To celebrate the 100th birthday of Gregory Peck this month, I attended a screening hosted by American Cinematheque for their Standing Tall double-feature series. While I would have loved to see more of Peck’s films on the big screen, there was one that I just couldn’t bear to miss. Not again, anyway.
I made the drive out to the Aero Theatre this past Saturday evening, the strong winds we’ve been having made me feel sleepier than usual, but I mustered through. Arriving slightly early, I settled down in a spot that wouldn’t have anyone directly blocking my view, and eagerly checked my watch every so often before the lights finally started to dim. Applause erupted when two certain names appeared in the opening credits. After sitting through weekly class screenings that almost always garnered complete silence from the audience, I’d almost forgotten people did that. There’s nothing like seeing an older film with other people who want to see it. I even found myself smiling and laughing more throughout numerous sequences than I remembered doing at home.
This 1953 gem is one of my personal favorites for many reasons. To start, it has my favorite onscreen couple ever. Seeing Gregory Peck and Audrey Hepburn in a film together feels like a comforting blanket of sunshine. I never tire of watching the charming moments that they share (especially the Mouth of Truth scene), and not to mention how visually pleasing the film is. I also can’t forget about that ending: bittersweet! Watching it again that night, I could feel everyone’s breath hold as Peck walks down that large, empty hall. I still remember how I felt the first time I watched it: the romantic in me was torn apart, while the realist felt some form of gratification. The ambivalence makes it perfect just the way it is.
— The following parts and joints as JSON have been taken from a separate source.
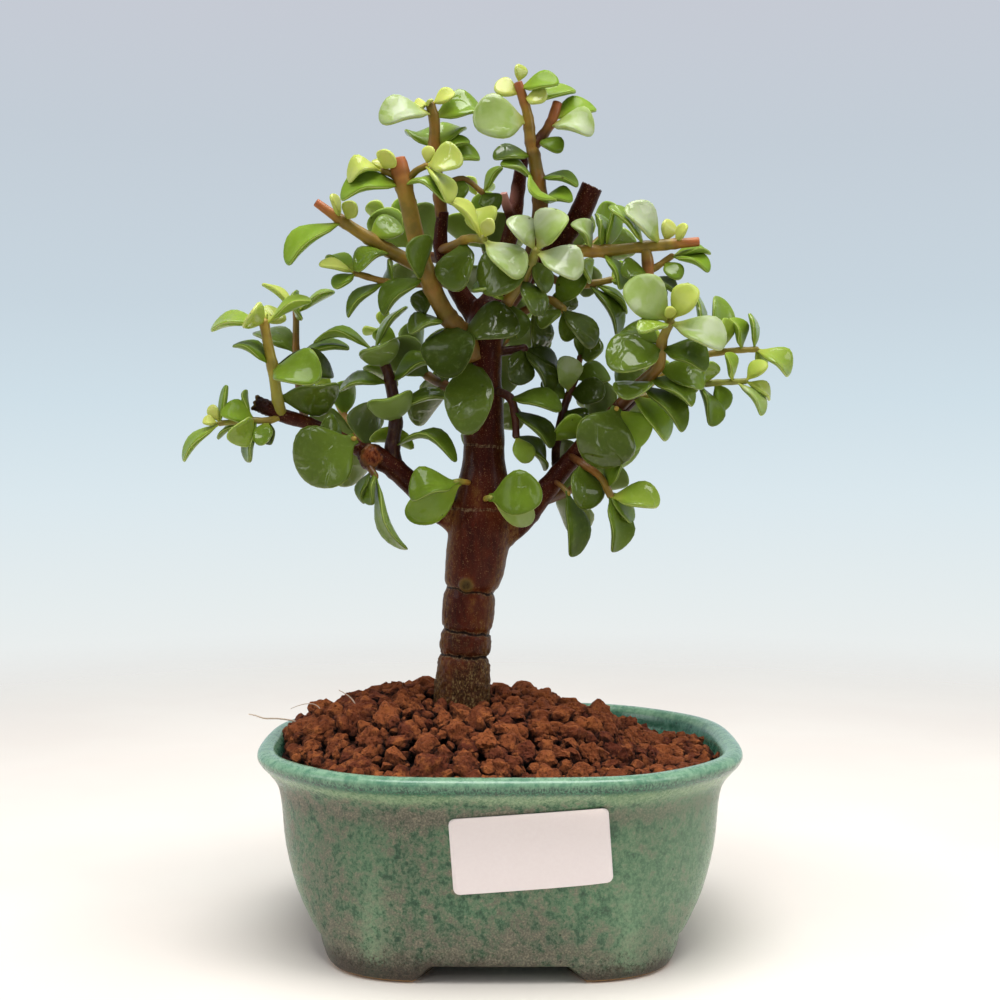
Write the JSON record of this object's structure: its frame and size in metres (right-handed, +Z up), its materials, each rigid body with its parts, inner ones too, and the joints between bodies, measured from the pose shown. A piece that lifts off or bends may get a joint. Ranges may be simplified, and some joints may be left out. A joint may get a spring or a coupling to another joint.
{
  "type": "dwarf jade bonsai",
  "caption": "Small bonsai tree with a ringed woody trunk, pruned limbs and round succulent leaves, in a green glazed oval pot on feet with a mound of clay granules.",
  "frame": {"origin": "under the middle of the bounding box, on the surface that the pot's feet stand on", "axes": "+Z up along the trunk, -Y towards the viewer of the front view, +X to the right"},
  "size_m": [0.1588, 0.1, 0.224],
  "materials": {
    "glaze": "gloss",
    "drain_mesh": "matte",
    "potting_mix": "matte",
    "clay_granules": "matte",
    "label": "satin",
    "bark": "satin",
    "leaf": "gloss"
  },
  "bodies": {
    "root": {"pot": "glaze", "drain_mesh_left": "drain_mesh", "drain_mesh_right": "drain_mesh", "potting_mix": "potting_mix", "clay_granules": "clay_granules", "label": "label", "trunk_and_limbs": "bark", "shoot_far_left": "leaf", "shoot_left_front": "leaf", "shoot_left_back": "leaf", "leaves_left_limb": "leaf", "leaves_left_knob": "leaf", "leaves_crotch_left": "leaf", "leaves_crotch_right": "leaf", "shoot_left_inner": "leaf", "shoot_tall_left": "leaf", "shoot_left_stub": "leaf", "shoot_top_left": "leaf", "shoot_top": "leaf", "shoot_front": "leaf", "shoot_centre": "leaf", "shoot_centre_right": "leaf", "shoot_right_high": "leaf", "shoot_right_middle": "leaf", "shoot_right_rosette": "leaf", "shoot_right_upper_tip": "leaf", "shoot_right_lower_tip": "leaf", "leaves_right_limb": "leaf", "leaves_right_limb_low": "leaf", "leaves_right_crotch": "leaf", "leaves_trunk_right": "leaf", "leaves_trunk_upper": "leaf", "shoot_inner_right": "leaf", "shoot_back_left_low": "leaf", "shoot_back_left": "leaf", "shoot_back_left_high": "leaf", "shoot_back_low": "leaf", "shoot_back": "leaf", "shoot_back_high": "leaf", "shoot_back_right_high": "leaf", "shoot_back_right": "leaf", "shoot_back_right_low": "leaf"}
  },
  "joints": []
}
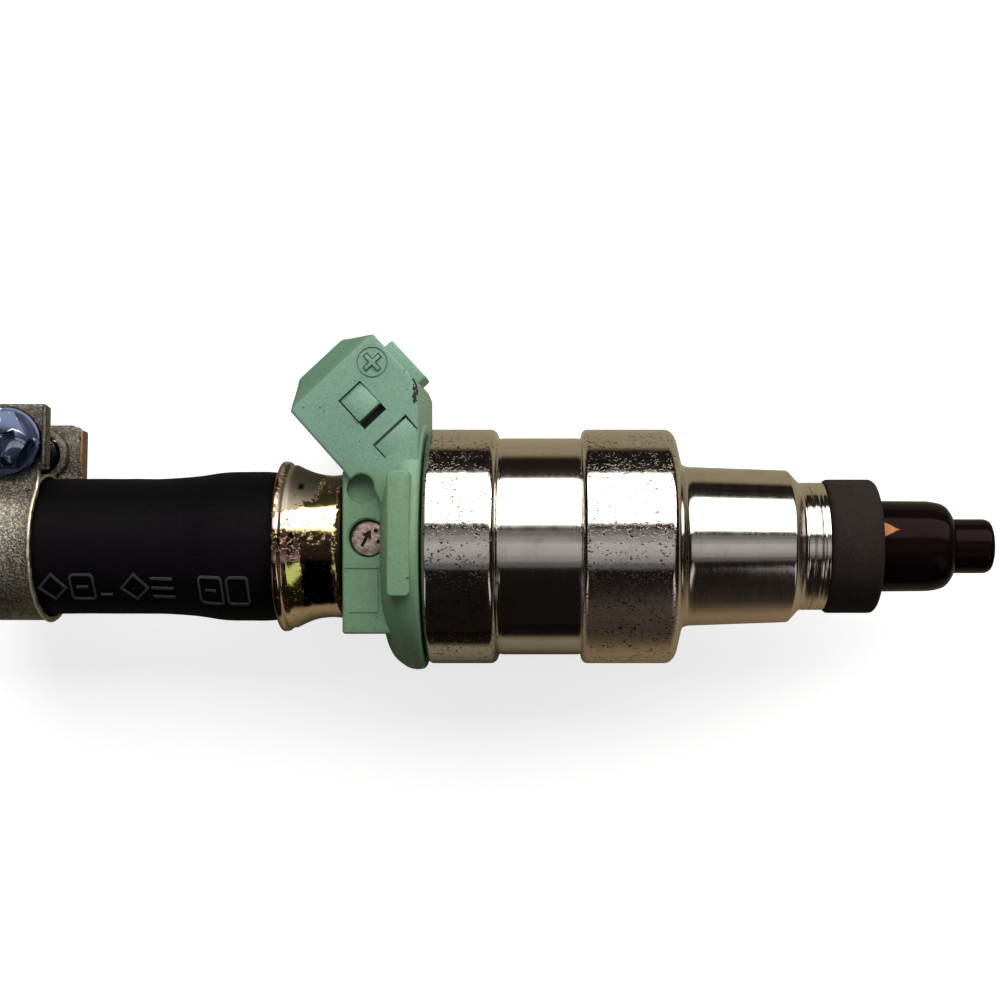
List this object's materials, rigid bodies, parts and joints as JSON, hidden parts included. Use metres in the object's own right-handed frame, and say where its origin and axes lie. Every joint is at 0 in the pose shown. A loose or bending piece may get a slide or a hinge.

I decided to head home after the movie was over, not having a single ounce of energy left for another round. The lovely tune that played while Audrey’s character dances with the barber (I’ll just have to accept that I’m never going to know the name of it) kept replaying over and over in my head like a broken record. I found myself being drifted away on a romp around Rome that night, forgetting all the worries that are often bound to reality, just how Princess Ann (Hepburn) enjoyed her freedom for a brief moment in time.